SeamlessEdit: Background Noise Aware Zero-Shot Speech Editing with in-Context Enhancement
Kuan-Yu Chen, Jeng-Lin Li, Jian-Jiun Ding
TL;DR
SeamlessEdit tackles robust zero-shot speech editing under real-world noise by combining $X_s$-level speech separation with sparse Bayesian–based frequency-band noise suppression to form a noise-aware representation. It then leverages a neural codec editing model (VoiceCraft) with an in-context refinement mechanism that uses low-frequency embeddings to produce $X_{le}$, followed by reconstructing a final noisy edit $Y = X_e + X_n$. The framework demonstrates significant gains on the EARS-WHAM noisy dataset, achieving higher NMOS and PES, and favorable SMOS relative to state-of-the-art baselines, with ablations showing the value of in-context refinement.

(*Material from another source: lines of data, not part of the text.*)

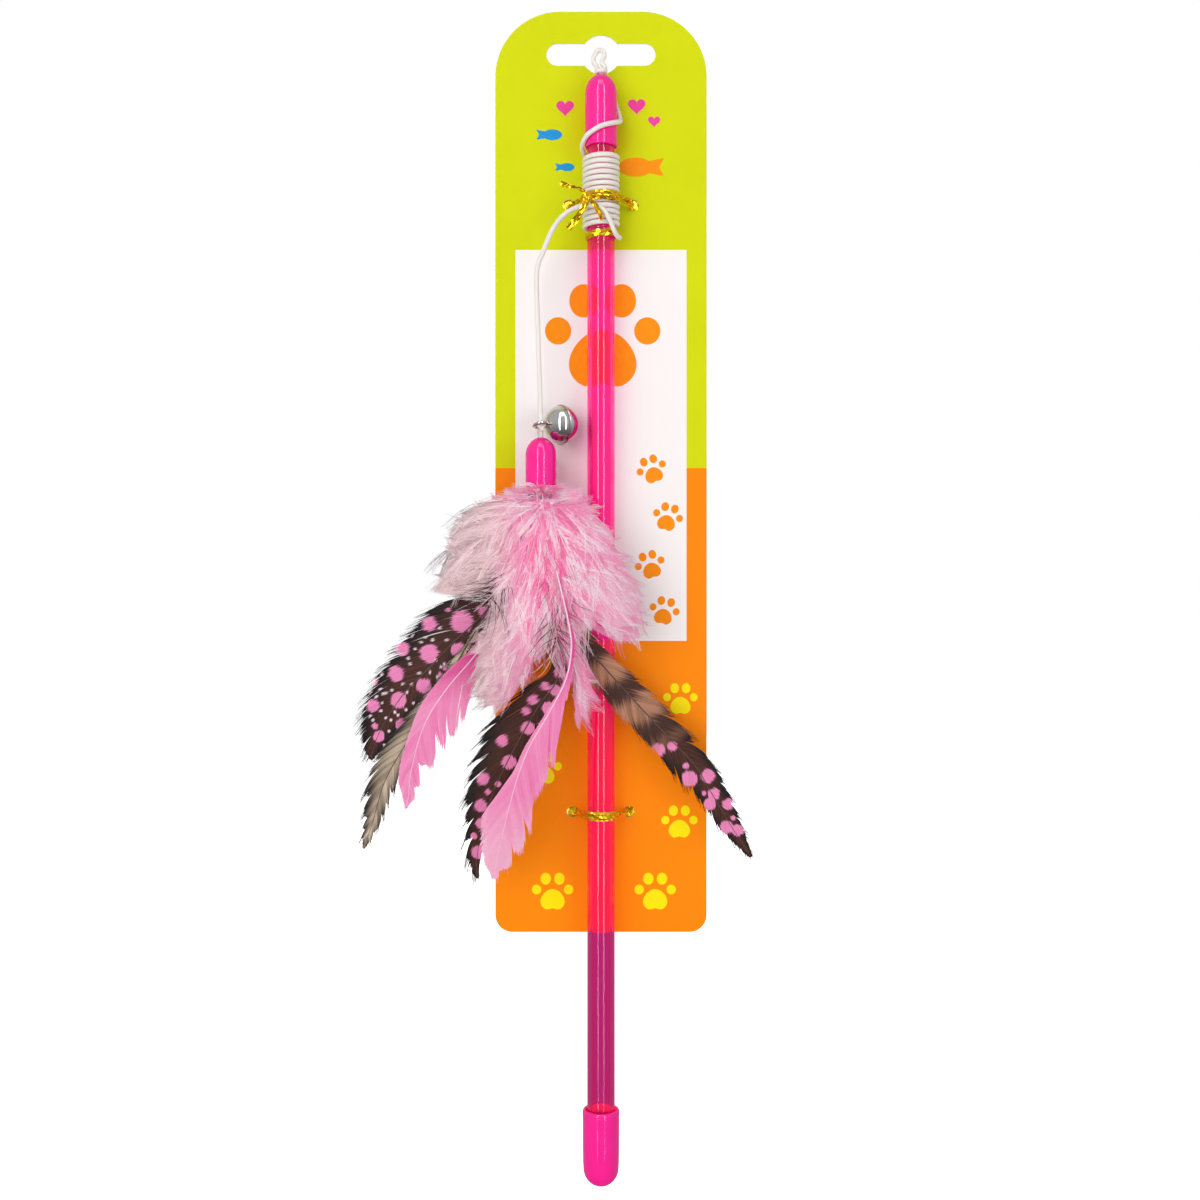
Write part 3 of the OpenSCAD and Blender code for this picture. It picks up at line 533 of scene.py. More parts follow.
# length, lean in degrees, width, then stations: along the length, spine to the side, left half, right half
feather_shapes = {
    "spotted_left": (88, 34, 22, [
        (0, 0, 0, 0), (0.15, 0.02, 0, 0), (0.28, 0.04, 0.22, 0.14), (0.4, 0.04, 0.38, 0.2), (0.53, 0.01, 0.55, 0.27),
        (0.65, -0.01, 0.52, 0.29), (0.76, -0.03, 0.46, 0.34), (0.87, -0.03, 0.36, 0.29), (0.94, -0.02, 0.24, 0.18),
        (1, 0, 0.02, 0.02)]),
    "grey_left": (111, 27.4, 13, [
        (0, 0, 0, 0), (0.3, 0, 0, 0), (0.5, -0.01, 0.15, 0.15), (0.62, -0.02, 0.3, 0.25), (0.74, -0.03, 0.4, 0.27),
        (0.83, -0.03, 0.4, 0.27), (0.93, -0.01, 0.22, 0.16), (1, 0, 0.02, 0.02)]),
    "pink_left": (95, 24, 15, [
        (0, 0, 0, 0), (0.2, 0.02, 0, 0), (0.38, 0.03, 0.06, 0.1), (0.5, 0, 0.15, 0.3), (0.6, -0.03, 0.22, 0.45),
        (0.7, -0.05, 0.24, 0.65), (0.79, -0.05, 0.22, 0.55), (0.9, -0.03, 0.24, 0.28), (0.96, -0.01, 0.14, 0.12),
        (1, 0, 0.02, 0.02)]),
    "spotted_middle": (108, 9.6, 16, [
        (0, 0, 0, 0), (0.18, 0.05, 0, 0), (0.33, 0.1, 0.05, 0.05), (0.44, 0.12, 0.2, 0.16), (0.52, 0.085, 0.4, 0.26),
        (0.64, 0.04, 0.65, 0.28), (0.76, 0.005, 0.54, 0.2), (0.86, -0.01, 0.36, 0.1), (0.95, -0.01, 0.18, 0.06),
        (1, 0, 0.02, 0.02)]),
    "pink_middle": (106, 7, 18, [
        (0, 0, 0, 0), (0.03, 0.01, 0, 0), (0.11, 0.046, 0, 0), (0.19, 0.074, 0, 0), (0.27, 0.104, 0, 0.03),
        (0.36, 0.13, 0, 0.05), (0.45, 0.126, 0.02, 0.08), (0.54, 0.094, 0.04, 0.22), (0.64, 0.052, 0.06, 0.48),
        (0.73, 0.03, 0.12, 0.42), (0.81, 0.018, 0.38, 0.4), (0.88, 0.01, 0.36, 0.42), (0.95, 0.003, 0.24, 0.24),
        (1, 0, 0.02, 0.02)]),
    "barred_right": (117, -30.9, 16, [
        (0, 0, 0, 0), (0.15, -0.04, 0, 0), (0.26, -0.07, 0.36, 0.12), (0.36, -0.078, 0.46, 0.2),
        (0.45, -0.064, 0.38, 0.26), (0.55, -0.044, 0.38, 0.33), (0.66, -0.02, 0.36, 0.32), (0.74, -0.003, 0.42, 0.28),
        (0.82, -0.003, 0.25, 0.3), (0.91, -0.003, 0.2, 0.2), (1, 0, 0.03, 0.03)]),
}
# How far the middle pink feather's spine comes forward over the fluff, in mm, along its length
forward = ([0, 0.03, 0.11, 0.2, 0.54, 0.64, 0.73, 0.81, 0.88, 0.95, 1],
           [0, 0.8, 7.0, 10.2, 10.2, 10.0, 9.4, 8.4, 7.4, 6.3, 5.6])


def spine_of(name, count=400):
    """Points of a spine, its tangents, the feather's side vectors, and the two half widths, all along its length."""
    length, lean, width, stations = feather_shapes[name]
    line = smooth(stations, 24)
    s = np.linspace(0, 1, count)
    along = line[:, 0]
    side, left, right = (np.interp(s, along, line[:, k]) for k in (1, 2, 3))
    a = math.radians(lean)
    down, across = np.array((-math.sin(a), 0, -math.cos(a))), np.array((math.cos(a), 0, -math.sin(a)))
    root = np.array((LURE_X, LAYER_Y[name], HINGE_Z))
    p = root + np.outer(s * length, down) + np.outer(side * length, across)
    if name == "pink_middle":
        p[:, 1] -= np.interp(s, *forward)
    t = np.gradient(p, axis=0)
    t /= np.linalg.norm(t, axis=1)[:, None]
    flat = np.cross(t, (0, 1, 0))
    flat *= np.sign(flat @ across)[:, None]
    flat /= np.linalg.norm(flat, axis=1)[:, None]
    return s, p, t, flat, np.maximum(left, 0) * width, np.maximum(right, 0) * width


# %% [markdown]
# ## Colours of the feathers
# The spots were dyed with the feather, so they are pink on dark brown, and they are painted across the barbs. Their
# places are given in the picture's own pixels, and one function turns a pixel to a point in a feather's layer.

# %% From the picture's pixels to a layer
SCALE = 0.2936  # mm to a pixel, at the card
MIDDLE_PX = 600  # the picture's middle, across and down


def place(px, py, y):
    """The x and z at which a pixel shows a point of the layer at y."""
    near = (y - CAMERA[1]) / -CAMERA[1]
    return CAMERA[0] + (px - MIDDLE_PX) * SCALE * near, CAMERA[2] - (py - MIDDLE_PX) * SCALE * near


spots = {  # across, down, radius in mm
    "spotted_left": [
        (462, 622, 3.1), (429, 624, 2.1), (402, 649, 2.0), (429, 653, 2.7), (458, 650, 2.1), (396, 674, 2.2),
        (424, 686, 2.1), (399, 700, 2.4), (373, 706, 1.8), (402, 725, 1.8), (379, 736, 1.7), (375, 726, 0.9),
        (374, 682, 0.9), (485, 612, 1.8), (480, 640, 1.6), (448, 610, 0.6), (446, 668, 0.9), (440, 675, 0.7)],
    "spotted_middle": [
        (528, 728, 1.9), (509, 762, 2.0), (502, 741, 1.6), (526, 711, 1.2), (533, 700, 1.5), (548, 708, 1.8),
        (483, 779, 1.7), (481, 806, 1.8), (480, 823, 1.4), (478, 852, 1.9), (474, 836, 0.9), (498, 784, 0.9),
        (555, 690, 1.6), (560, 672, 1.7), (545, 686, 1.2), (488, 792, 0.8)],
    "barred_right": [
        (658, 750, 1.9), (690, 779, 2.3), (708, 776, 2.0), (714, 794, 1.7), (710, 804, 1.7), (728, 804, 1.6),
        (727, 827, 1.9), (738, 830, 1.7), (672, 746, 1.4), (686, 766, 0.9), (704, 793, 0.7), (733, 818, 0.7)],
}
small_dots = [  # the fine white ones of the left spotted feather
    (408, 658), (419, 673), (412, 684), (403, 684), (387, 663), (382, 674), (383, 694), (386, 693), (380, 689),
    (382, 703), (381, 711), (386, 718), (391, 720), (389, 731), (406, 710), (413, 703), (419, 704), (398, 715),
    (373, 720), (370, 693), (444, 664), (441, 667), (437, 677), (421, 642), (425, 637), (415, 649), (433, 640),
    (390, 656), (394, 740), (400, 738), (384, 745), (409, 728), (413, 718), (370, 716), (436, 660), (410, 664),
    (392, 690), (407, 692), (430, 672), (447, 640), (440, 628), (412, 636), (376, 697), (395, 712)]
BROWN, BLACK, SPOT = lin("#4E2418"), lin("#150A08"), lin("#F88FC4")


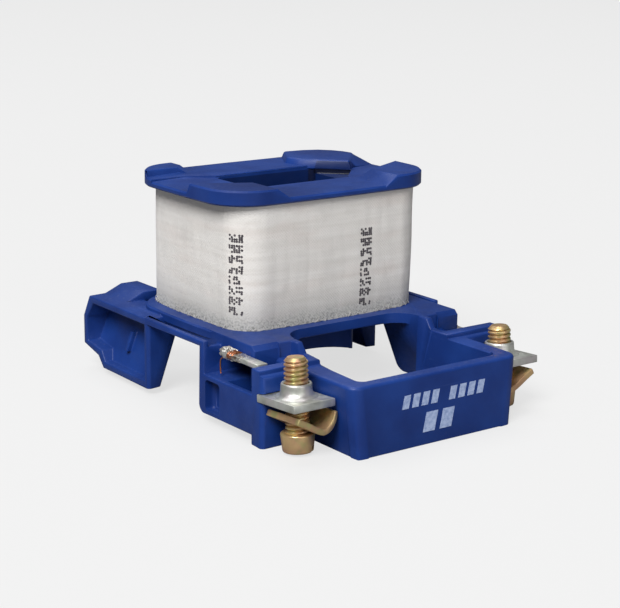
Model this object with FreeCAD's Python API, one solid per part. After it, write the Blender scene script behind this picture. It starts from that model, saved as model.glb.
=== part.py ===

Practically, SeamlessEdit enables natural, boundary-preserving edits for applications such as podcast production, interview restoration, and archival enhancement, by effectively handling overlapping voice and ambient-noise scenarios.
Abstract
With the fast development of zero-shot text-to-speech technologies, it is possible to generate high-quality speech signals that are indistinguishable from the real ones. Speech editing, including speech insertion and replacement, appeals to researchers due to its potential applications. However, existing studies only considered clean speech scenarios. In real-world applications, the existence of environmental noise could significantly degrade the quality of generation. In this study, we propose a noise-resilient speech editing framework, SeamlessEdit, for noisy speech editing. SeamlessEdit adopts a frequency-band-aware noise suppression module and an in-content refinement strategy. It can well address the scenario where the frequency bands of voice and background noise are not separated. The proposed SeamlessEdit framework outperforms state-of-the-art approaches in multiple quantitative and qualitative evaluations.